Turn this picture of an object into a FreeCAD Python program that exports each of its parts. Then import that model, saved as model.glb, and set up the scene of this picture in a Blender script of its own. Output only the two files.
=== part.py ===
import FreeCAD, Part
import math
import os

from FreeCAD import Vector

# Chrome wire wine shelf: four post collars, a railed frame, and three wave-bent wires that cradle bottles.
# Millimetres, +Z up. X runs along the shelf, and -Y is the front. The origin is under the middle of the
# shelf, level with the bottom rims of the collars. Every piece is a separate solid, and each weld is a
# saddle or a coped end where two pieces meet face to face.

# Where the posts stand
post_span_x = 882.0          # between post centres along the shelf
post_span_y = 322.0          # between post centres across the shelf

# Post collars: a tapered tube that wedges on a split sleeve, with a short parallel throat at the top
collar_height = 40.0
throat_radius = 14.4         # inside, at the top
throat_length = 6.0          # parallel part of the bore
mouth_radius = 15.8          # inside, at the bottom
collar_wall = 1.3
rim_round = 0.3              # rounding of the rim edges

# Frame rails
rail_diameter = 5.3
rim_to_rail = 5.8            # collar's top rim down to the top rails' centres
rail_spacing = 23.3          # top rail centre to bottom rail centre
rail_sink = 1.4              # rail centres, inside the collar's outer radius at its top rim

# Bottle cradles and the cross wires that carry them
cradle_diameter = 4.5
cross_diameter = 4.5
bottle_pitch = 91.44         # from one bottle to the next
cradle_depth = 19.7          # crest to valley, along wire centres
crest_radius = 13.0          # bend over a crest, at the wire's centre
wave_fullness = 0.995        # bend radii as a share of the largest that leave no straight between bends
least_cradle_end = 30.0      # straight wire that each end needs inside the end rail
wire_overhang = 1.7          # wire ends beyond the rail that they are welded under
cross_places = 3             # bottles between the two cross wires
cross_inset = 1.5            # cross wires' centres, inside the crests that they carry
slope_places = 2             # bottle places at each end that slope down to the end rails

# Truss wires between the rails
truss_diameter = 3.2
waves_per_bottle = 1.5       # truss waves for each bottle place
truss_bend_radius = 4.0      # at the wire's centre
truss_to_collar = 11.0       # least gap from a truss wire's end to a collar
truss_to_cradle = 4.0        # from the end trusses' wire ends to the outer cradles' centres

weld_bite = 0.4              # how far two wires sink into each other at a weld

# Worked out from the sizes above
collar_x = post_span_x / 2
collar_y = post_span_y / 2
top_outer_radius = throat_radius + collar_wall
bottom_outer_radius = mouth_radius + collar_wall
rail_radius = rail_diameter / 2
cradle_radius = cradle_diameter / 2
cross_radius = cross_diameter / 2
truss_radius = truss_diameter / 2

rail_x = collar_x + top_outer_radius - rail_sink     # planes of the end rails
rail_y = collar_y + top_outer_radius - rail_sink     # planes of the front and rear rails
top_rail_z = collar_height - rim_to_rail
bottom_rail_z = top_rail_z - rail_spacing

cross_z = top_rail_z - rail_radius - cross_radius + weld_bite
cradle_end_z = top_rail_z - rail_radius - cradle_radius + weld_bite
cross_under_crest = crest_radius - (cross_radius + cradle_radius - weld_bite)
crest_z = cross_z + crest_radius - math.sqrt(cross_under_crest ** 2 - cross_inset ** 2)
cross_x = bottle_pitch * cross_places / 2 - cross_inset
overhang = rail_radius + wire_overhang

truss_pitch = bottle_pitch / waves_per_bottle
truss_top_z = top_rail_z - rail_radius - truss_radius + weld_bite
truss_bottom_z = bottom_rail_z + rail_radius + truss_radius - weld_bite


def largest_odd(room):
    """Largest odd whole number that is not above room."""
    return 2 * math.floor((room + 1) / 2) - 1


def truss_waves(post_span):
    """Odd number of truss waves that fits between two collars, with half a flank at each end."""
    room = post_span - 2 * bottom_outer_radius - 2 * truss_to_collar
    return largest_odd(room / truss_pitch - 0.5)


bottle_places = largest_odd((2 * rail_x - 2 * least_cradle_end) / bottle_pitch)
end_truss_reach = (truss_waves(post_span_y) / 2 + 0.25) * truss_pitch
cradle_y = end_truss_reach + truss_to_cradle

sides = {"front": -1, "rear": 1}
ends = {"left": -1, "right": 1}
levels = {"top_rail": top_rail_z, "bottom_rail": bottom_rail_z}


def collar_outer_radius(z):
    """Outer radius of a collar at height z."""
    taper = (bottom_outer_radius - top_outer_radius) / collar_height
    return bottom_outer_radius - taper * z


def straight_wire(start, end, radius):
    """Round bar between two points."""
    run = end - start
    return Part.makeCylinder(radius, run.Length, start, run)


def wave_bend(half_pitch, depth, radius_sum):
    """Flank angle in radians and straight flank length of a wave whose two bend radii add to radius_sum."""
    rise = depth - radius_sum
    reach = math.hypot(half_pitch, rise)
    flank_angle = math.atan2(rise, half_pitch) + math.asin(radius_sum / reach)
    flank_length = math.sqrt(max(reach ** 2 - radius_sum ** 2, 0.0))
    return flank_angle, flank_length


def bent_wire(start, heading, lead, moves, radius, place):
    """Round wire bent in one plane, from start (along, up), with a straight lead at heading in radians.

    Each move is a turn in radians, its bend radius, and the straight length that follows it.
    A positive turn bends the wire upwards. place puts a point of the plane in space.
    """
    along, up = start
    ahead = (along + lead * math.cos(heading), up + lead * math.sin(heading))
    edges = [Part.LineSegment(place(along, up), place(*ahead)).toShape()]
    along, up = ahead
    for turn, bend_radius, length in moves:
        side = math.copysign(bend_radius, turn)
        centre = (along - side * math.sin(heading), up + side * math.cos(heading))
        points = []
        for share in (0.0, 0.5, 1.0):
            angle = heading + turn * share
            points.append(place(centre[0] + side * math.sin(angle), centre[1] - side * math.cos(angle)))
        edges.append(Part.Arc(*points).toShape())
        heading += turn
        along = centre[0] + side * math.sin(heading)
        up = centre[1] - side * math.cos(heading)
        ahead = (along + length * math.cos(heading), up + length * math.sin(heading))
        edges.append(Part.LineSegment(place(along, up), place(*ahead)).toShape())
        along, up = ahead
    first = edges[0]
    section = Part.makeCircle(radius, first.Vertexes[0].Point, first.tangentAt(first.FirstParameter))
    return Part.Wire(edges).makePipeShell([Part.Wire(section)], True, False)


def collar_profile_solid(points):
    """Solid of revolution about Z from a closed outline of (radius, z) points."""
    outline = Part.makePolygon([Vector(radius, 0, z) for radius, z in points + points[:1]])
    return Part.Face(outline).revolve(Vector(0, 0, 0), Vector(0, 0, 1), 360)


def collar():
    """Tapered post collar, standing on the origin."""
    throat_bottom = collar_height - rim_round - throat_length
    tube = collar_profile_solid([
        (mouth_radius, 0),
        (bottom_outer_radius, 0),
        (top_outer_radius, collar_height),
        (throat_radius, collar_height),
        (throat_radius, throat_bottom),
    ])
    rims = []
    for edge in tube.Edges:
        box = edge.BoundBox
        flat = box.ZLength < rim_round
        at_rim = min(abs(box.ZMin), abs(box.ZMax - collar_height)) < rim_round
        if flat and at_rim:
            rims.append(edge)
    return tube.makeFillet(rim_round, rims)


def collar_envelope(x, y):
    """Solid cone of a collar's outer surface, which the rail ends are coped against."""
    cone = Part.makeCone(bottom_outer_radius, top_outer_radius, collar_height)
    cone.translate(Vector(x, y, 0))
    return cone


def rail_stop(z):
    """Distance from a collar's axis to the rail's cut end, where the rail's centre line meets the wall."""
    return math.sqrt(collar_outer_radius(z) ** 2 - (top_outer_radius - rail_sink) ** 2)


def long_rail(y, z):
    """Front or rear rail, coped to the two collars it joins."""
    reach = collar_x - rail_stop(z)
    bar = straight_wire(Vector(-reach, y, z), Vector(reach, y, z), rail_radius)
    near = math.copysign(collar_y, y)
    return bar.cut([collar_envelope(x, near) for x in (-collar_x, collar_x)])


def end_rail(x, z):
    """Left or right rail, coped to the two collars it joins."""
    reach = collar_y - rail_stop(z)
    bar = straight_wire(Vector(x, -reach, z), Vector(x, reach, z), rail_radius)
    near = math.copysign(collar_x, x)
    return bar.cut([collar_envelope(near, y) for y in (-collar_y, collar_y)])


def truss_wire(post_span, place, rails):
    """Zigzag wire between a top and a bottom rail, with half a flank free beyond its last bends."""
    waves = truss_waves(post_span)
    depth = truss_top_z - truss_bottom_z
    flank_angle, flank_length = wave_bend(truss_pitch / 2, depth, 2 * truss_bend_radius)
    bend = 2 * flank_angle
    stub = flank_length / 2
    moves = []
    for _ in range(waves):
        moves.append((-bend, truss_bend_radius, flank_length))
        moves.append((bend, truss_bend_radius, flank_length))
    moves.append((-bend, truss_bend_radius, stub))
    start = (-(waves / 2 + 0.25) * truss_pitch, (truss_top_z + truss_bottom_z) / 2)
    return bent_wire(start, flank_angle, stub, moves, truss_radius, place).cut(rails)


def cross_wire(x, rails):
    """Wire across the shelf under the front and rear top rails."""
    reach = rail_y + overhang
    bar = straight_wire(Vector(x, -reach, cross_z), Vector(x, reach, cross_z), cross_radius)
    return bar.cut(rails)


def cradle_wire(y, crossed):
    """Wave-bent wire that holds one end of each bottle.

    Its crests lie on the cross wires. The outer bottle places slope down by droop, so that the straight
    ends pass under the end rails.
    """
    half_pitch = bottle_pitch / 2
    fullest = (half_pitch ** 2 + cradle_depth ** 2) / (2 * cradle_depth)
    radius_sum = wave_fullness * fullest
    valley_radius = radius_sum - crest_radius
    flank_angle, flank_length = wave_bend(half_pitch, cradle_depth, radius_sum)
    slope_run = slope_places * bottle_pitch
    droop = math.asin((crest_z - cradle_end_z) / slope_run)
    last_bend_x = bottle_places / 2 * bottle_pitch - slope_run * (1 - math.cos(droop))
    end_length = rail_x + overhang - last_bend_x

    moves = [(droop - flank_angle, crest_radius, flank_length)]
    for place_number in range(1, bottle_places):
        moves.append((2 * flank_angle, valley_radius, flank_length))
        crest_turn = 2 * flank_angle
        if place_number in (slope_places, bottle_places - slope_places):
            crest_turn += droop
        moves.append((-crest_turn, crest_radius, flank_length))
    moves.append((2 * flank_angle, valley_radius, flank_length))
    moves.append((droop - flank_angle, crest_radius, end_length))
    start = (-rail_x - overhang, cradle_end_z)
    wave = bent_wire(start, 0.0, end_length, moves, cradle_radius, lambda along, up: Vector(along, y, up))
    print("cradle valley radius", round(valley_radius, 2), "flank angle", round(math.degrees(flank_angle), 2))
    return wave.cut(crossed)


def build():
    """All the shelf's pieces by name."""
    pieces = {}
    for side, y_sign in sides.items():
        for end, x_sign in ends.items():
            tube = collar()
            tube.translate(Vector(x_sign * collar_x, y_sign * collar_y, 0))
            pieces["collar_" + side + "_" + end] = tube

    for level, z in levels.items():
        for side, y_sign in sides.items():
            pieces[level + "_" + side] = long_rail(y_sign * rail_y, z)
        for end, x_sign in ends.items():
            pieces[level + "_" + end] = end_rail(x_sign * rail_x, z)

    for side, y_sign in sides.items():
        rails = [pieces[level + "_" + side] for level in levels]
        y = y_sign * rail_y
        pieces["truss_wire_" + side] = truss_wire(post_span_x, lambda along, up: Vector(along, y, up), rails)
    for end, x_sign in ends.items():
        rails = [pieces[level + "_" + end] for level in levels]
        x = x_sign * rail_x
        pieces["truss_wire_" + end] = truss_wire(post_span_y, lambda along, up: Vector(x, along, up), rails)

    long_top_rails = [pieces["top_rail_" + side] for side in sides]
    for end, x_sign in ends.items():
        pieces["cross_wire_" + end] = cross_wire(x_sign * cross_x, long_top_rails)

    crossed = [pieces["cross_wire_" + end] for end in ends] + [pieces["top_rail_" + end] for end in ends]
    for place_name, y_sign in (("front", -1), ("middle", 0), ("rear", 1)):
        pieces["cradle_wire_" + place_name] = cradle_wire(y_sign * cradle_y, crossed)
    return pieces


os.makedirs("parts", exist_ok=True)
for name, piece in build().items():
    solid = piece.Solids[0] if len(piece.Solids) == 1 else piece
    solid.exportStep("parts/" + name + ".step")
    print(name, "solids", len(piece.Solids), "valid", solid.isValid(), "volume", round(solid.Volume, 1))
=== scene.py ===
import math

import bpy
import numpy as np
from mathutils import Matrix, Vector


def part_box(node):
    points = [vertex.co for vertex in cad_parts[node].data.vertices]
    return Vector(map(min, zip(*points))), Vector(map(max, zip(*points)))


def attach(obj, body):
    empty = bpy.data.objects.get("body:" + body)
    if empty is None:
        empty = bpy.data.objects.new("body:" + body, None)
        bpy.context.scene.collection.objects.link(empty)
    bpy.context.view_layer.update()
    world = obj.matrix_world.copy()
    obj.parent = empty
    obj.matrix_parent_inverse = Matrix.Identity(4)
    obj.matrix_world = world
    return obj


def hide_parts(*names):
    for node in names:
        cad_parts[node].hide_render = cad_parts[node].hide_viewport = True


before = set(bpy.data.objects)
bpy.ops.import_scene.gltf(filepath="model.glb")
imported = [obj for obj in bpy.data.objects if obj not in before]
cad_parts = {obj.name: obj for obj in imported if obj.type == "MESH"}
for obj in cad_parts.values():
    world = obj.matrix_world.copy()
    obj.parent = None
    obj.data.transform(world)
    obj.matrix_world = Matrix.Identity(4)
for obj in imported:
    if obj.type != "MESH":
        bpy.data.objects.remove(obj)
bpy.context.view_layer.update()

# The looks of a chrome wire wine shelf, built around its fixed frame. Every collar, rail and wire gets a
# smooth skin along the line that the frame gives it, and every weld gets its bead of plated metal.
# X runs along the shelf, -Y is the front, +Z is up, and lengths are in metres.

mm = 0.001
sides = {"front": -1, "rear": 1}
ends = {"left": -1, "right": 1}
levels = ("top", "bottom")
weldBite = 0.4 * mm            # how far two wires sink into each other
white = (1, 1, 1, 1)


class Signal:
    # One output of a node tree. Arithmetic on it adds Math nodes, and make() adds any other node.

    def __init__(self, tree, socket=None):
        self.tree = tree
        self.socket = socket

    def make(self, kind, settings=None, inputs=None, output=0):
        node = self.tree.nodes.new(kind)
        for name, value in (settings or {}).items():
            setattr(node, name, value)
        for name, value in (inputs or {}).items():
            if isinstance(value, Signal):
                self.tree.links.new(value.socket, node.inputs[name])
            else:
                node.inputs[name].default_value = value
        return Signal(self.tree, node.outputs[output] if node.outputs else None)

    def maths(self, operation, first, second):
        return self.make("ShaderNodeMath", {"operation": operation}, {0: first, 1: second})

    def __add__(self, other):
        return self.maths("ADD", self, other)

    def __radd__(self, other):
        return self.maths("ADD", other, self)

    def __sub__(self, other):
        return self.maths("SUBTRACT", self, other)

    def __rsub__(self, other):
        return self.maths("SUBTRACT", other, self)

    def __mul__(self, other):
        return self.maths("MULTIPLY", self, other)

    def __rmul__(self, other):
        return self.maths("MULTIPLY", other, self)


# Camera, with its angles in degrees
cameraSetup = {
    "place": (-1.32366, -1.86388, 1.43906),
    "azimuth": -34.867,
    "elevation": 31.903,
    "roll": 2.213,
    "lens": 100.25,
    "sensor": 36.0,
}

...

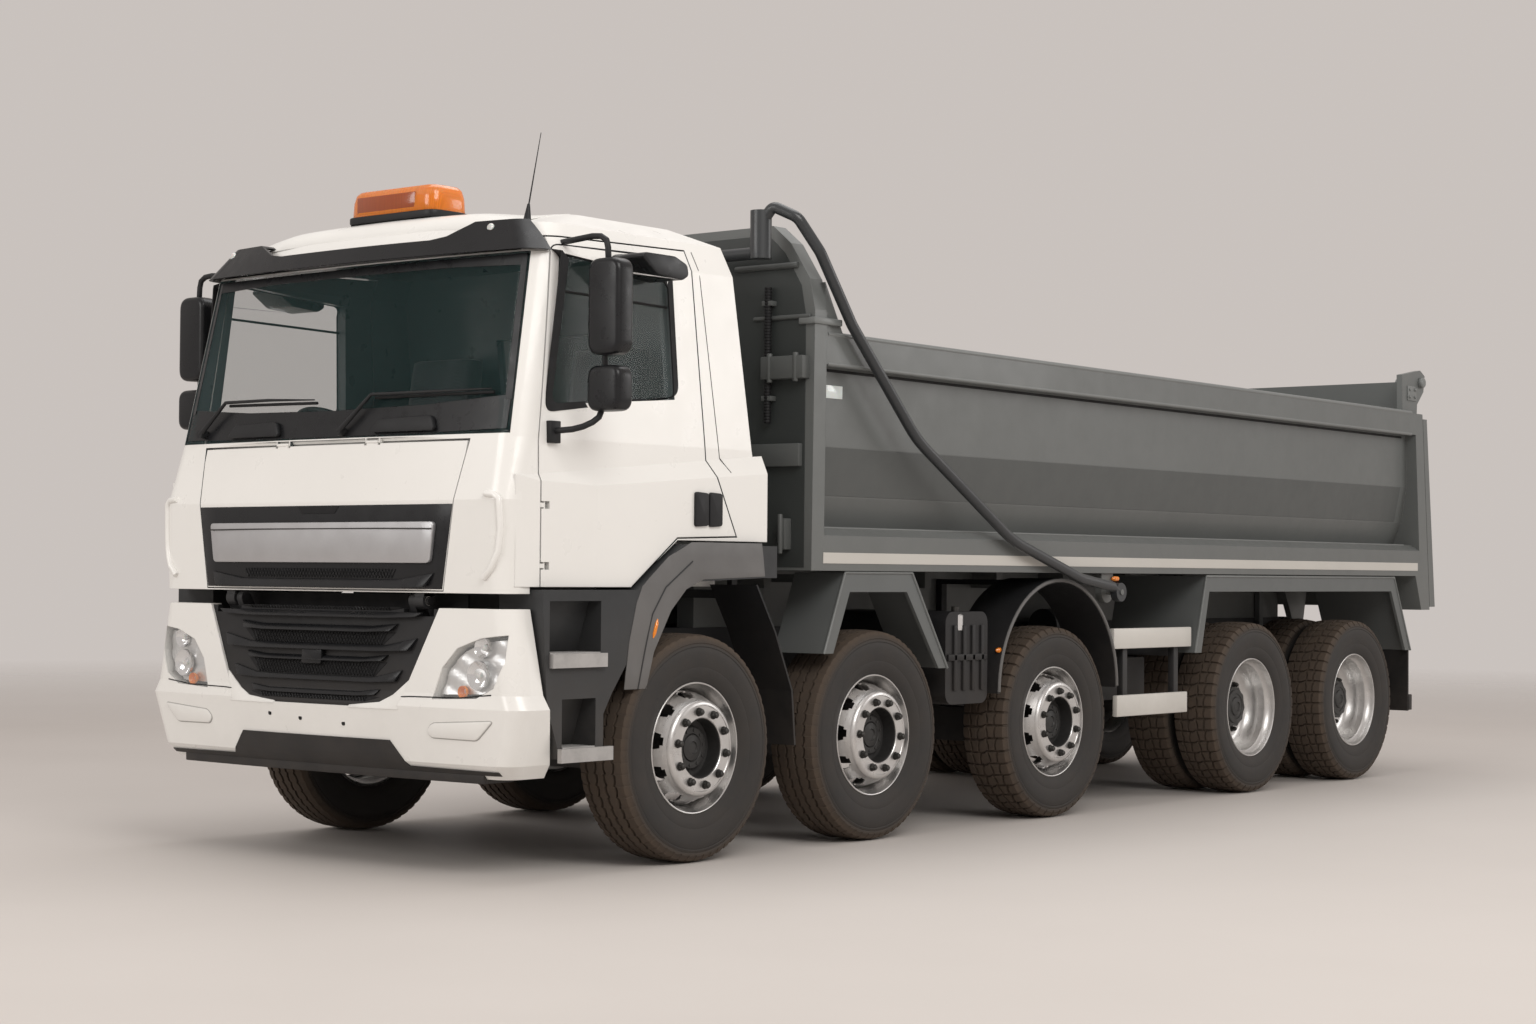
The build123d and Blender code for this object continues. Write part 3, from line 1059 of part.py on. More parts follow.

• _What this task involves_: Reproduce exactly the lines from the line with "end in ends] +" to the line with "# X runs along", both end lines included.

• _Reply to the exercise_:
    crossed = [pieces["cross_wire_" + end] for end in ends] + [pieces["top_rail_" + end] for end in ends]
    for place_name, y_sign in (("front", -1), ("middle", 0), ("rear", 1)):
        pieces["cradle_wire_" + place_name] = cradle_wire(y_sign * cradle_y, crossed)
    return pieces


os.makedirs("parts", exist_ok=True)
for name, piece in build().items():
    solid = piece.Solids[0] if len(piece.Solids) == 1 else piece
    solid.exportStep("parts/" + name + ".step")
    print(name, "solids", len(piece.Solids), "valid", solid.isValid(), "volume", round(solid.Volume, 1))
=== scene.py ===
import math

import bpy
import numpy as np
from mathutils import Matrix, Vector


def part_box(node):
    points = [vertex.co for vertex in cad_parts[node].data.vertices]
    return Vector(map(min, zip(*points))), Vector(map(max, zip(*points)))


def attach(obj, body):
    empty = bpy.data.objects.get("body:" + body)
    if empty is None:
        empty = bpy.data.objects.new("body:" + body, None)
        bpy.context.scene.collection.objects.link(empty)
    bpy.context.view_layer.update()
    world = obj.matrix_world.copy()
    obj.parent = empty
    obj.matrix_parent_inverse = Matrix.Identity(4)
    obj.matrix_world = world
    return obj


def hide_parts(*names):
    for node in names:
        cad_parts[node].hide_render = cad_parts[node].hide_viewport = True


before = set(bpy.data.objects)
bpy.ops.import_scene.gltf(filepath="model.glb")
imported = [obj for obj in bpy.data.objects if obj not in before]
cad_parts = {obj.name: obj for obj in imported if obj.type == "MESH"}
for obj in cad_parts.values():
    world = obj.matrix_world.copy()
    obj.parent = None
    obj.data.transform(world)
    obj.matrix_world = Matrix.Identity(4)
for obj in imported:
    if obj.type != "MESH":
        bpy.data.objects.remove(obj)
bpy.context.view_layer.update()

# The looks of a chrome wire wine shelf, built around its fixed frame. Every collar, rail and wire gets a
# smooth skin along the line that the frame gives it, and every weld gets its bead of plated metal.
# X runs along the shelf, -Y is the front, +Z is up, and lengths are in metres.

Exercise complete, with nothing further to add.